Mary S.Corbishley MBE 1905-1995
Mill Hall Oral School for the Deaf, Cuckfield, Sussex
by
Book Details
About the Book
Mary Corbishley pioneered an unorthodox method of teaching young deaf children speech, lipreading and English from an early age for higher education, colleges, universities and after-school life in the hearing world. A devout Christian, she ran her school on the basis of her Bible and her faith in her God. In 1939 she courageously set up her School in the face of scepticism, prejudice, bias and officialdom and triumphed in awakening the realisation that it was - and is - not impossible for deaf children to learn to speak, lipread and understand spoken English.
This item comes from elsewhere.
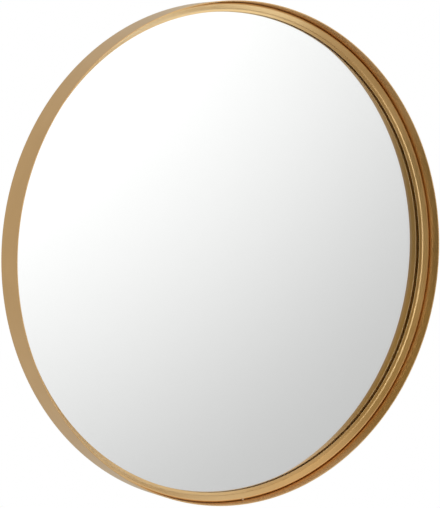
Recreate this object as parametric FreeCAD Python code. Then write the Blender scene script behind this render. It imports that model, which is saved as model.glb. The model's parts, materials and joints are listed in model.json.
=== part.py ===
import FreeCAD, Part
import math
import os

from FreeCAD import Vector

# Round wall mirror with a deep, thin metal hoop and a folded inner bezel.
# Millimetres. The mirror faces -Y, the wall is the plane y = 0 and +Z is up.
# The origin is the centre of the mirror, on the wall.

# Hoop: a flat steel strip bent on edge into a circle
outer_diameter = 600.0
hoop_depth = 38.0
hoop_wall = 1.2

# Bezel: a folded sheet ring that lines the hoop and covers the edge of the glass
bezel_sheet = 0.8
bezel_leg_end_gap = 1.2
shoulder_corner_height = 12.0
shoulder_bend_outside = 1.6
shoulder_flat_count = 4
crest_inset = 7.4
crest_height = 4.9
toe_inset = 10.6
flange_width = 7.2

# Weld that closes the joint of the hoop and ties the bezel to it, near the bottom
weld_width = 2.2
weld_crown = 0.8
weld_angle_from_bottom = 2.2

# Foam strip between the bezel and the glass
gasket_thickness = 0.4
gasket_width = 4.4
gasket_setback = 1.4

# Mirror plate
glass_thickness = 4.0
glass_edge_gap = 4.8
coating_thickness = 0.1
coating_setback = 1.0

# Rubber spacers that centre the glass in the hoop
spacer_count = 6
spacer_length = 30.0
spacer_first_angle = 30.0

# Backing board
board_thickness = 4.0
board_edge_gap = 2.0
back_recess = 2.9

# Steel tabs on the hoop, bent over the back of the board
tab_count = 8
tab_sheet = 1.0
tab_width = 16.0
tab_foot_length = 15.0
tab_bend_outside = 1.6
tab_flat_count = 4
tab_corner_clip = 3.0
tab_first_angle = 22.5

# Hangers: a folded strap with a loop, and a D-shaped wire ring in the loop
hanger_spacing = 340.0
hanger_height = 160.0
strap_sheet = 0.9
strap_width = 10.0
strap_tail = 13.0
strap_joggle_reach = 4.3
ring_wire_radius = 1.1
ring_wire_flat_count = 8
ring_running_clearance = 0.08
ring_inner_width = 20.0
ring_inner_depth = 20.0
ring_corner_radius = 3.0

# Cross-head screws that hold the hangers to the board
screw_radius = 1.75
screw_hole_play = 0.2
screw_head_radius = 3.1
screw_head_height = 1.5
screw_end_cover = 0.5
recess_width = 0.7
recess_reach = 1.6
recess_depth = 0.8

# Square foam rubber pads that keep the mirror off the wall
pad_stand_off = 2.5
pad_side = 12.0
pad_edge_inset = 34.0
pad_rise_angle = 30.0

# How far a cutting shape runs past what it cuts
overrun = 1.0

# Depths from the wall, towards the viewer, worked out from the sizes above
hoop_back = -pad_stand_off
hoop_front = hoop_back - hoop_depth
board_back = hoop_back - back_recess
board_front = board_back - board_thickness
glass_back = board_front - coating_thickness
glass_front = glass_back - glass_thickness

# Radii
hoop_outer_radius = outer_diameter / 2
hoop_inner_radius = hoop_outer_radius - hoop_wall
glass_radius = hoop_inner_radius - glass_edge_gap
board_radius = hoop_inner_radius - tab_sheet - board_edge_gap
toe_radius = hoop_inner_radius - toe_inset

CENTRE = Vector(0, 0, 0)
TO_WALL = Vector(0, 1, 0)
RIGHT = Vector(1, 0, 0)
UP = Vector(0, 0, 1)
FULL_TURN = 360.0


def polygon_face(points):
    """Flat face with straight sides through the points."""
    return Part.Face(Part.makePolygon(points + points[:1]))


def section(points):
    """Face in the plane z = 0 from (radius, y) pairs."""
    return polygon_face([Vector(radius, y, 0) for radius, y in points])


def turned(face):
    """Solid of revolution about the mirror's own axis."""
    return face.revolve(CENTRE, TO_WALL, FULL_TURN)


def turned_part(face, middle_angle, arc_length, radius):
    """Stretch of a turned section, as long as arc_length at the given radius."""
    sweep = math.degrees(arc_length / radius)
    start = face.copy()
    start.rotate(CENTRE, TO_WALL, middle_angle - sweep / 2)
    return start.revolve(CENTRE, TO_WALL, sweep)


def around(first_angle, count):
    """Evenly spaced angles about the mirror's axis, from +X towards -Z."""
    return [first_angle + index * FULL_TURN / count for index in range(count)]


def on_circle(radius, angle, y):
    """Point at an angle about the mirror's axis, in the sense that turned parts use."""
    turn = math.radians(angle)
    return Vector(radius * math.cos(turn), y, -radius * math.sin(turn))


def bend_points(before, corner, after, outside_radius, thickness, flats):
    """Outside and inside points of a round bend that turns left, as the ends of equal flats."""
    along = (corner - before).normalize()
    turn = math.acos(along.dot((after - corner).normalize()))
    to_left = Vector(-along.y, along.x, 0)
    centre = corner - along * (outside_radius * math.tan(turn / 2)) + to_left * outside_radius
    outside, inside = [], []
    for index in range(flats + 1):
        part_turn = turn * index / flats
        outward = along * math.sin(part_turn) - to_left * math.cos(part_turn)
        outside.append(centre + outward * outside_radius)
        inside.append(centre + outward * (outside_radius - thickness))
    return outside, inside


def fold_points(before, corner, after, thickness):
    """Outside and inside point of a sharp fold that turns left."""
    along = (corner - before).normalize()
    mitre = math.tan(math.acos(along.dot((after - corner).normalize())) / 2)
    return [corner], [corner + (Vector(-along.y, along.x, 0) - along * mitre) * thickness]


def folded_sheet(corners, bends, thickness):
    """Section of a folded sheet, with the corners on the outside of bends that all turn left.

    Each bend is a pair of outside radius and number of flats, or None for a sharp fold.
    """
    first, last = (corners[1] - corners[0]).normalize(), (corners[-1] - corners[-2]).normalize()
    outer, inner = [corners[0]], [corners[0] + Vector(-first.y, first.x, 0) * thickness]
    for index, bend in enumerate(bends, start=1):
        turn = corners[index - 1:index + 2]
        if bend is None:
            outside, inside = fold_points(*turn, thickness)
        else:
            outside, inside = bend_points(*turn, bend[0], thickness, bend[1])
        outer += outside
        inner += inside
    outer.append(corners[-1])
    inner.append(corners[-1] + Vector(-last.y, last.x, 0) * thickness)
    return polygon_face(outer + inner[::-1])


def bezel_corners():
    """Corners of the bezel's shown side, from the flange over the glass to the foot of the leg."""
    underside = glass_front - gasket_thickness
    leg_foot = glass_front - bezel_leg_end_gap
    wall = hoop_inner_radius
    return [Vector(toe_radius + flange_width, underside, 0),
            Vector(toe_radius, underside, 0),
            Vector(wall - crest_inset, glass_front - crest_height, 0),
            Vector(wall, glass_front - shoulder_corner_height, 0),
            Vector(wall, leg_foot, 0)]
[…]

Her beloved Mill Hall Oral School with its world-wide reputation ran for nearly 50 years until its politically-enforced closure in 1996. Her life revolved around deaf children whom she loved all her life.
About the Author
About the Author
Ian M. Stewart, born in September 1935 and later diagnosed profoundly deaf, started his formal education on his seventh birthday at Cuckfield House Oral School in Cuckfield, Sussex. He learnt speech, lip-reading and English and in 1946 successfully entered Mary Hare Grammar School for the Deaf in Burgess Hill, Sussex and obtained six Oxford GCE ‘O’ level passes. A qualified chartered quantity surveyor since 1963, he suffered enforced early retirement due to the recession in 1992. He then became a qualified teacher in Further & Adult Education and has been teaching deaf adults English for Work. A leading mime-actor with the British Theatre of the Deaf in the 1960-70s, he lectured on Deaf Sign Theatre as part of the Theatre Arts, Education and Deaf Studies BA (Hons) Degree Course at Reading University in the early 1990s. He now lives by the sea in Sussex and enjoys theatre, films, art, reading, history, travelling, swimming, bracing walks, home cuisine and dining and wining with friends. He hopes to tour the beautiful green countryside of the British Isles before its future relentless and ruinous urbanisation.